Ora bem: a inteligência é, precisamente, a capacidade de, em simultâneo, se abarcar tudo, todos os espaços e todos os tempos, passados, presentes, futuros, reais ou imaginários, desejáveis ou indesejáveis, realizáveis ou não, recorrendo a tantos campos do saber quantos possível. Já a estupidez, ao inverso, é a circunscrição ou o privilegiamento de uma qualquer dessas dimensões, normalmente as mais próximas.
Assim, regra geral, uma particular apetência para lidar com aquilo a que comumente se chama a realidade - imediata, visível - é um evidente sinal de estupidez, porque acarreta menosprezo pelas demais dimensões abarcáveis pela inteligência. Estar inteiramente num sítio invalida que se esteja em muitíssimos outros.
Claro está: a esmagadora maioria das pessoas é estúpida, ao nível da animalidade mais rasa.
Mas, não bastando a alguns essa dimensão reptiliana, eis que ainda atrofiam essa matéria mínima da dita realidade para dimensões paroquiais ou domésticas, cuja importância inflacionam, por modo a se terem na conta de Gullivers.
(O conceito mesmo de vida privada e a sua prática são emanações da cretinice.

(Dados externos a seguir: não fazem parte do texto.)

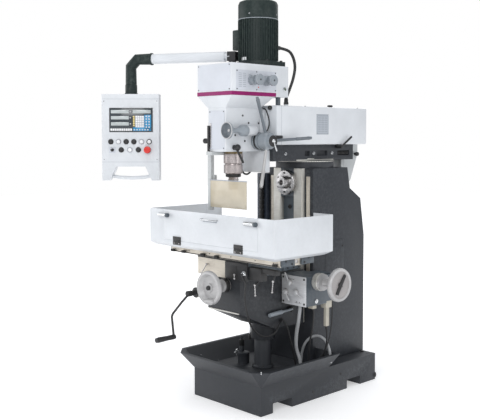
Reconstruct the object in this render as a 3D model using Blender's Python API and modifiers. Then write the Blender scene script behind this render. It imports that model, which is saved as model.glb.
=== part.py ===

Evidentemente, o mesmo há a dizer da propriedade privada. Ambas se opõem à liberdade.)
Em última instância, a única dimensão que lhes interessa é o Eu e, ainda que minúsculo e pouco denso, nem com isso conseguem entender-se.
A estupidez é responsável por todos os males do mundo, o maior dos quais o ateísmo, essa cristalização da insensibilidade, oposta à liberdade, a grande dádiva divina, de que o patamar supremo é a liberdade de obedecer a Deus. Porque, recorrendo, uma vez mais, a Pessoa:
Nenhum homem inferior pode ter um mestre, porque o mestre não tem nele nada de que o ser. É por esta razão que os temperamentos definidos e fortes são facilmente hipnotizáveis, que os homens normais o são com relativa facilidade, mas não são hipnotizáveis os idiotas, os imbecis, os fracos e os incoerentes. Ser forte é ser capaz de sentir.